Far gone is the idea that opera houses are only for the wealthy. Since 1946, Peronism momentum, a policy of musical openness and democratization of the public that was reversed in 1955 and resumed in 1983, has made the theater a community experience that involves everyone with its participatory spirit. Open-door concerts feature popular artists and bring in people who would not normally go to the theatre, assisting in the breaking down of barriers and prejudices. At these types of concerts it is common to hear young people talk excitedly and with some trepidation, guessing how it will be, if they will be able to hear well or if they are dressed appropriately. Luckily, there is not a single place in the theater where the sound is not exceptional. For many of these young theatre-goers, while it may be the first time they visit, it will not be the last.
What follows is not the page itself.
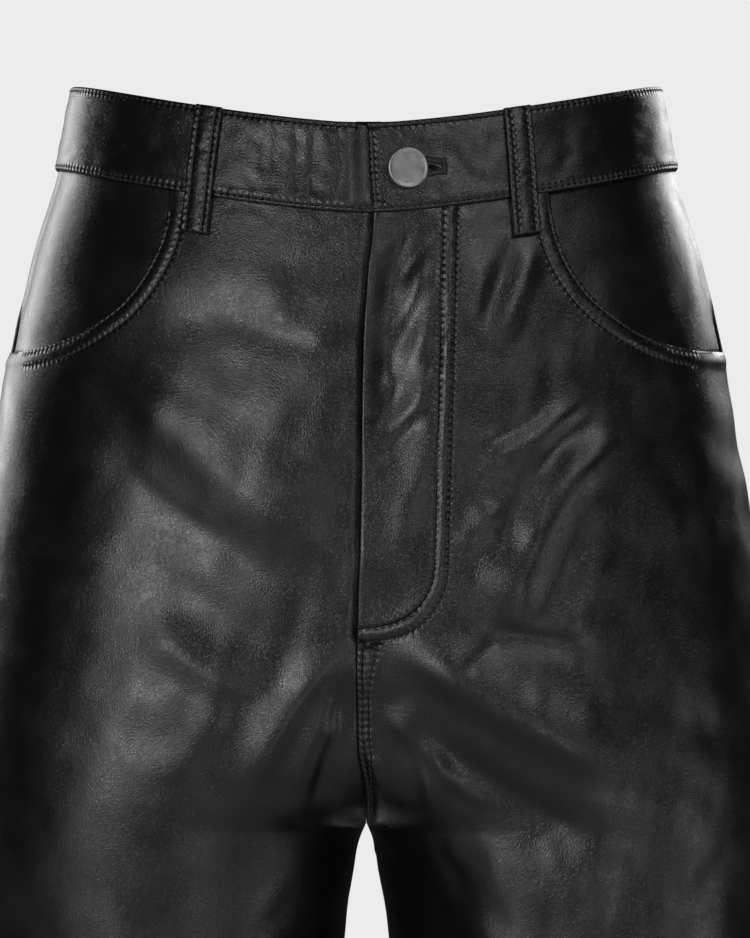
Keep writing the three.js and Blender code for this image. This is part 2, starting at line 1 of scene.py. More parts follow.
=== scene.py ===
"""Black leather trousers in worn shape, cut to the photograph's view of their front.

All sizes are millimetres until a mesh is made. +Z is up, the front faces -Y and the wearer's
left side is +X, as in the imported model.
"""
import bpy
import math
import numpy as np
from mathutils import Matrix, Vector


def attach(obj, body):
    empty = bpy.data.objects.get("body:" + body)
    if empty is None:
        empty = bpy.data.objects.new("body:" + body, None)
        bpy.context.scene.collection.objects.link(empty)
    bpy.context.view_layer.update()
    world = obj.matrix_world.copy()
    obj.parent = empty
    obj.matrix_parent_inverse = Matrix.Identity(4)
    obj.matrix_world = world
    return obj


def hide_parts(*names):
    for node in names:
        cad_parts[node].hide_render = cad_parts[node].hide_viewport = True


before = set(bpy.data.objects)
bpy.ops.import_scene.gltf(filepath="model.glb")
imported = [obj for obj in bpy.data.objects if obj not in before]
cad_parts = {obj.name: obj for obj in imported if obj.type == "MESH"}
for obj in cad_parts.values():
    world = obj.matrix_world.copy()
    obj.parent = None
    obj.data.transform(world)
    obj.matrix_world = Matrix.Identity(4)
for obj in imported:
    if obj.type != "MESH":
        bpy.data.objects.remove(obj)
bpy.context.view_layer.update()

MM = 0.001

# The view: a long lens, level, 2.4 m in front of the trousers
PIXELS_PER_MM = 2.4
PICTURE_HIGH = 938
SENSOR = 36
AWAY = 2400
FRONT_Y = -106
FAR_CLIP = 60
VIEW_CENTRE = (3.75, -126.1)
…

Entering the theater for the first time is a thrill, and the excitement does not wear out over time. It is difficult for any music lover not to fall in love with the almost perfect acoustics. In fact, for music lovers, the best place to hear the "Paraiso" (paradise) is the space popularly known as "Gallinero" (chicken coop). This is located at the top of the theatre and is known for not having seats, which requires stamina of the audience, since many pieces lasts several hours. In addition to its normal season's performances, the Colón also hosts the Summer Festival which opens the 2016 season with free outdoor performances in the Vatican square, located next to Columbus, as well as free public open rehearsals. Free tickets are sometimes available for the alert and well-informed audience member.
The Colón has much to offer for artists, applicants, and viewers alike. If what you love is the performing arts, you need only to come and the theatre will welcome you with open arms.